Prior knowledge[edit]

The plot shows the survey participants' responses to the question of prior knowledge in the taxonomy. We observe:

  • There are nearly the same number of people reporting to be familiar vs. unfamiliar with the topic they read on Wikipedia across the languages (55% vs. 45%).
  • There are some substantial differences between the languages:
  • Eastern European languages report familiarity with the content at much higher rates (Ukrainian: 73%, Hungarian: 73%)
  • Asian languages, with the exception of Japanese, report to be unfamiliar more often (Bengali: 61%, Chinese: 60%, Hindi: 55%).
These differences may be partially explained by a tradition of social desirability

of humility in the Asian societies. See our study of the cultural indicators for more details.
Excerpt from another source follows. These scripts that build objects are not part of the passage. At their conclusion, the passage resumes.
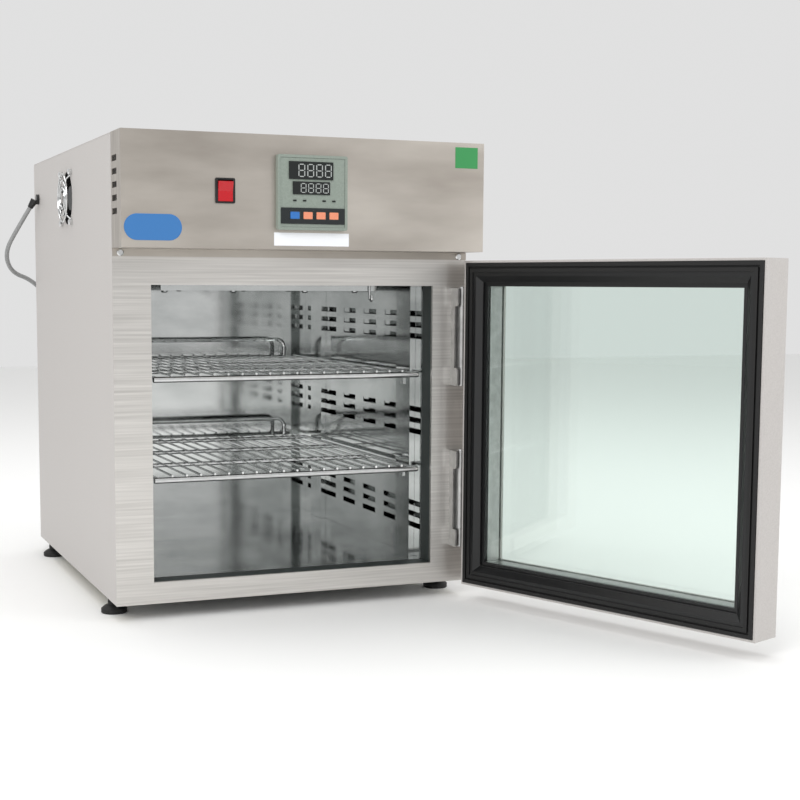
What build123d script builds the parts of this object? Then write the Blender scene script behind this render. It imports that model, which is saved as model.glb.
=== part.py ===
from build123d import *
import os
from math import atan2, cos, degrees, hypot, pi, radians, sin, tan

# Bench-top laboratory incubator, in millimetres.
# X runs to the right, Y to the rear and Z up. The origin is on the bench, on the cabinet's
# centre line, in the plane of the front frame that the door closes against.

# Cabinet
CASE_W = 500.0          # outside width
CASE_D = 580.0          # front frame to rear panel
CASE_H = 612.0          # underside of the base pan to the top cover
FOOT_H = 22.0           # bench to base pan
SKIN = 1.2              # outer sheet metal
FOLD = 14.0             # folded-in edge of a panel
SEAT = 0.2              # gap between pieces that are assembled face to face

# Header box with the controls
HEADER_H = 146.0
HEADER_OUT = 54.0       # how far it stands in front of the front frame
STRIP_H = 10.0          # trim strip under the header
VENT_COUNT = 5
VENT_PITCH = 16.6
VENT_H = 7.6
VENT_L = 27.0
VENT_INSET = 4.0        # from the rear edge of the header's side
VENT_DROP = 30.0        # top of the header to the upper edge of the first vent

# Chamber
OPEN_W = 400.0
OPEN_H = 391.0
SILL_H = 28.5           # base pan underside to chamber floor
LIP = 5.0               # folded edge round the door opening
BREAKER_D = 34.0        # front frame to the rear of the thermal break
BREAKER_T = 12.0
CHAMBER_D = 493.0       # thermal break to back wall
LINER_T = 1.0
PLENUM = 12.0           # air space behind each slotted duct panel
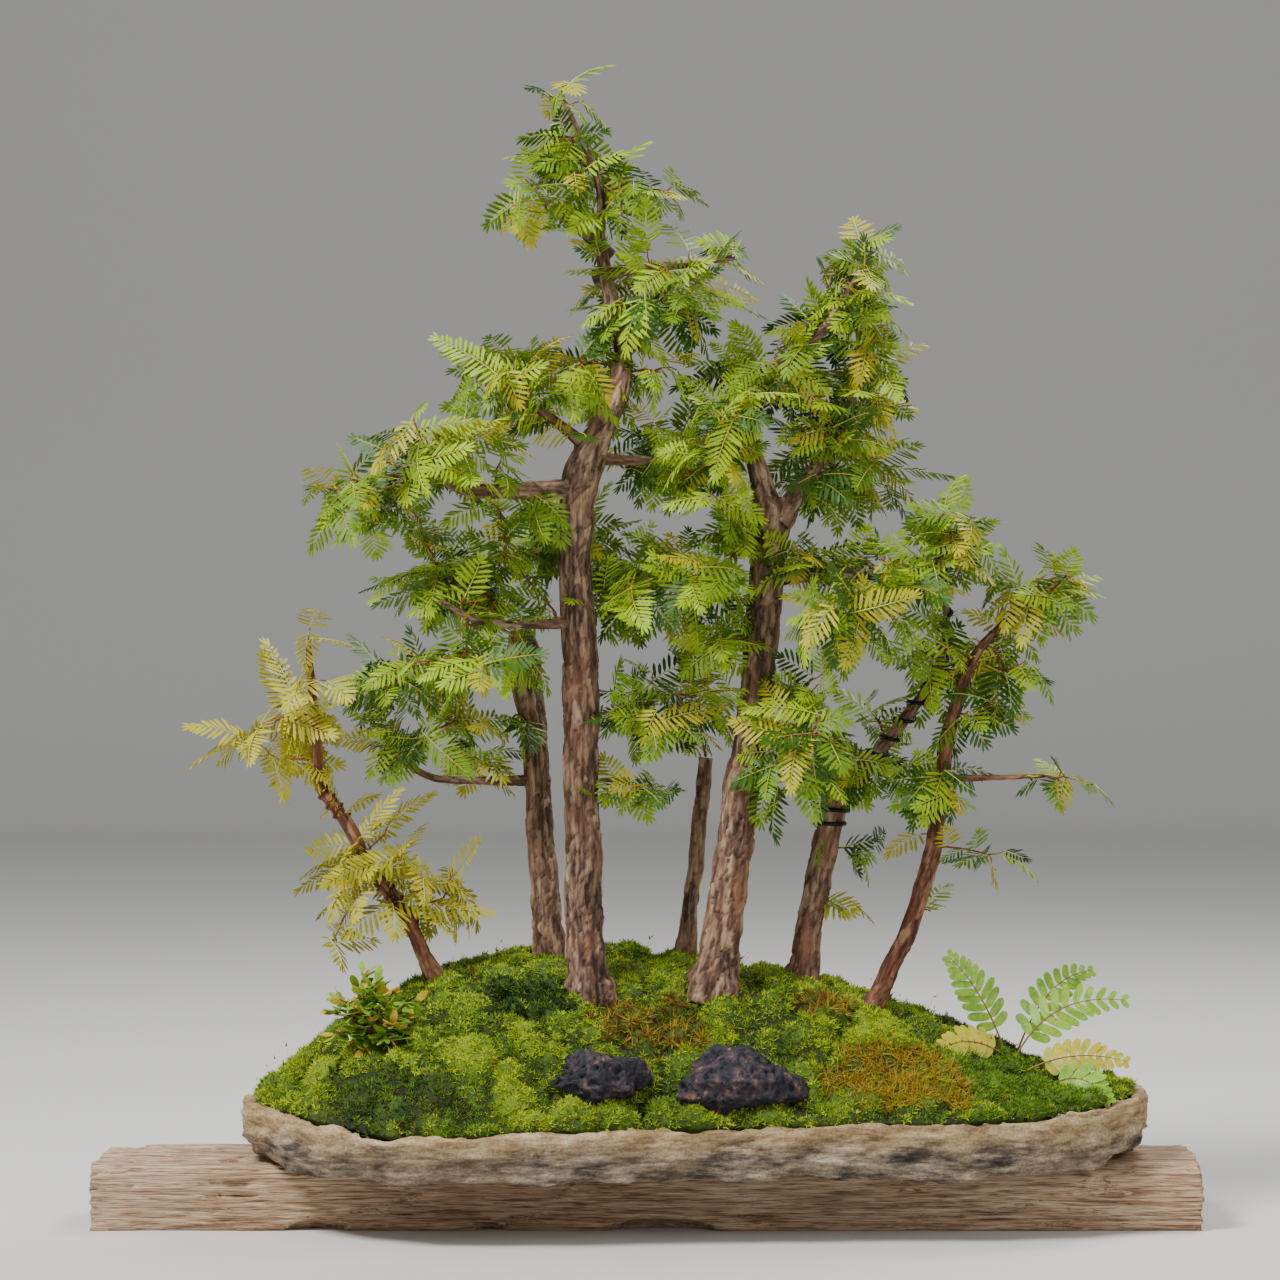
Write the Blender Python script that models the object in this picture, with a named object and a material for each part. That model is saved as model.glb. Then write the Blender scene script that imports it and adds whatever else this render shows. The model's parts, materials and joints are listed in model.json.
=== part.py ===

Robustness over time[edit]

There is a natural question to be asked when prevalence of Wikipedia use cases are reported. Are the results we see in this page robust? While we cannot claim this for all Wikipedia languages, we did take the following step to assess the robustness of the responses in English Wikipedia by running the survey twice: one time in March 2016 and one time in June 2017. You can see the responses reported in each year in the figure.

The figure shows that the survey results are very similar, suggesting that the results are robust over time. The noticeable difference between the results is a decrease in work or school-related motivation (16% in March 2016 vs. 10% in June 2017), which may be due to seasonal effects.

Can I zoom in my language or country?[edit]

At this time, you would need to check the paper or dataset associated with the paper for language and country-specific details.